UCIZONI Banner: ‘Forty Years of Resistance, Long Live the Indigenous struggle’. Photo: Jack Phillips
A Broken Olive Branch
UCIZONI’s protests against the government’s consultation process reflects similar concerns raised by groups in the Yucatán Peninsula over the rushed implementation of the Mayan Train and its potentially damaging effects on the region’s biosphere. But despite local resistance and numerous legal injunctions, both projects have continued apace in reshaping the territorial and socio-economic dimensions of Mexico’s south-southeast. Since then, in an attempt to reset relations with these communities, the government has introduced new constitutional reforms designed to grant legal autonomous status to Indigenous and Afro-Mexican communities. What’s more, the new President of the Supreme Court following Mexico’s first judicial elections in June, Hugo Aguilar Ortiz, is himself a Mixtec Oaxacan. Nevertheless, Beas remains unconvinced by what he considers to be largely cosmetic reforms that fail to address Indigenous Mexicans’ longstanding demands for full rights and recognition.

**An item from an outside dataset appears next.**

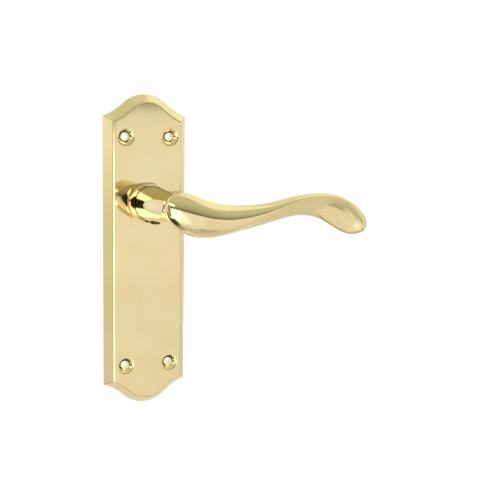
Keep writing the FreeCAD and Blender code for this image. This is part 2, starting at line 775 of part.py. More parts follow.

‘We’ve known Hugo Aguilar for many years… He was a lawyer – a good lawyer – but about seven years ago he went to work for the government, and that’s when he broke off his direct relationship with the communities. Now, the issue isn’t whether he’s Indigenous or not… Hugo Aguilar, in the end, is the one who implemented those false consultations to impose the megaprojects. Ultimately, he is a government employee, and it doesn’t matter whether he speaks Mixtec or doesn’t speak Mixtec.’
As for the constitutional reforms and the possibility of a newfound relationship between Mexico’s Indigenous peoples and the state, Beas is left firmly unimpressed: ‘It (the reform) talks about autonomy, it talks about self-determination, but as long as territorial rights of Indigenous peoples are not recognized, it is a farce… Because ultimately we are not interested in “consultation”; we are interested in consent or non-consent: prior, free, and informed. That has never existed… and as long as the territorial issue is not addressed, nothing will change’.